Comment enterrer la Syrie
Pour éviter de créer un vide à Damas – où l’Etat islamique et son calife se seraient immanquablement engouffrés, afin de proclamer le retour des Omeyyades et attirer ainsi encore plus de combattants étrangers -, la communauté internationale, les Etats-Unis, la Russie, l’Iran et un certain nombre de pays européens avaient, on s’en souvient, décidé d’instaurer un lent processus de transition en Syrie.
Bachar al-Assad demeurerait au pouvoir tant que l’Etat islamique n’aurait pas été vaincu. On lui avait fait promettre qu’il cesserait de bombarder les zones tenues par les rebelles non ralliés à l’Etat islamique, respecterait les droits de l’opposition, libèrerait les prisonniers politiques, organiserait des élections libres, etc. Inutile de reprendre ce long catalogue. (La France avait refusé d’apporter son soutien à ce processus en invoquant le fait que la liberté d’expression, et notamment la vente libre de Charlie Hebdo, ne faisait pas partie des conditions posées par la communauté internationale. Mais des raisons plus profondes l’avaient maintenue hors de ce processus.)
Assad avait ratifié toutes ces conditions après avoir, il est vrai, tenté d’élever toutes sortes d’objections par la voix de Walid Moallem, qui, depuis son opération au Liban, ressemblait plus à un mort-vivant qu’au Bibendum de jadis. Après que Kerry eut discrètement rencontré Mohammad Jarif Zarif dans une capitale européenne, le général Qassem Suleimani avait fait comprendre à Assad qu’il n’y avait rien à négocier. Moallem avait ravalé ses discours et signé le Pacte International de Transition Syrienne (PITS).

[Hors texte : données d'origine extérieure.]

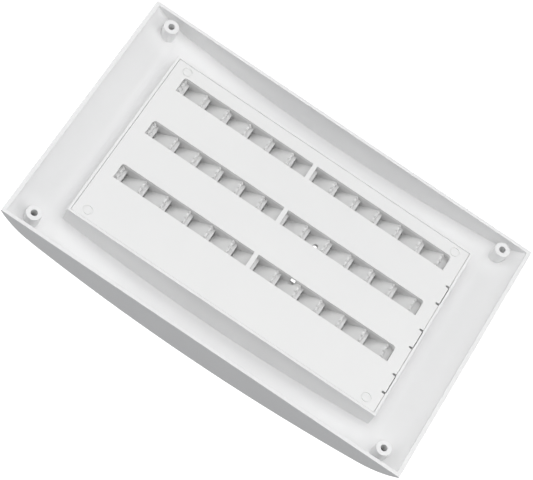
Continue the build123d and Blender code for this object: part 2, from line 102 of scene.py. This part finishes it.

Etrangement, rien n’avait vraiment changé en Syrie. Les bombardements n’avaient pas cessé sur les zones rebelles, que le Régime Prolongé (RP) assimilait aux terroristes, poussant toujours plus de civils – les rares survivants du moins – à fuir soit vers le territoire du calife, soit vers celui du Président Syrien Prolongé par Décision Internationale (PSPDI), les pays voisins ayant définitivement fermé leurs frontières.
Aucun prisonnier n’avait été libéré, Moallem ayant annoncé que, les détenus politiques avaient tous préféré se suicider en apprenant la signature du PITS. Inutile, avait ajouté le Mort-Vivant, d’envoyer une commission d’enquête internationale : elle n’était pas prévue par le PITS. L’Iran l’avait soutenu d’une formule restée célèbre : « Tout le PITS, mais rien que le PITS ».
Le RP n’avait pas eu à respecter les droits de l’opposition, celle-ci n’ayant pas daigné rentrer à Damas et ayant refusé de s’associer au PITS. Seuls quelques opportunistes, lassés des hôtels turcs, s’étaient laissés convaincre de devenir qui secrétaire d’Etat au tourisme (il y avait, c’est vrai, du travail pour préparer le retour des touristes), qui Directeur de l’Agence Syrienne de Recyclage des Shabbiha (ASRS), etc, etc. (Les opportunistes étaient finalement moins nombreux que ne l’espérait le RP.)
Quant aux élections, elles avaient été bien sûr organisées. A la glorieuse manière habituelle.
Le PITS prévoyait que, chaque année, les parrains du Pacte se retrouveraient pour décider si l’on passait à l’étape suivante, celle du départ du PSPDI. Les benchmarks étaient non seulement le respect des conditions posées par le PITS, mais surtout la disparition de la menace de l’Etat Islamique. Très curieusement, le califat, pourtant périodiquement bombardé par la coalition dirigée par les Américains et par le RP le jour faste de l’anniversaire de Bachar al-Assad qui, comme chacun sait tombe le 11 septembre, se maintenait en place et continuait à aimanter la jeunesse radicalisée. C’est pourquoi, malgré les protestations de quelques pays, comme la France – mais qui n’était pas partie au PITS – invoquant le non-respect des conditions politiques par le RP, le PSPDI était systématiquement prolongé depuis des années.
Au bout de six ans, Russes et Iraniens obtinrent que cette réunion de prolongation n’ait plus lieu que de temps à autre. Elle finit insensiblement par ne plus se tenir qu’une fois tous les cinq-six ans. Avant de ne plus du tout avoir lieu. L’opinion publique avait oublié la Syrie et ses trop nombreux morts : le but poursuivi était atteint.
Bachar al-Assad décida alors d’abandonner ce titre de PSPDI, auquel il n’avait consenti que parce que le général Qassem Suleimani l’avait menacé (entre-temps, les Israéliens avaient, sans bien sûr le reconnaitre publiquement, assassiné l’omniprésent général iranien). Assad prit alors le titre de Président Eternel (PE). Comme Hafez, son père. Comme Hafez, son fils, le ferait d’ici peu.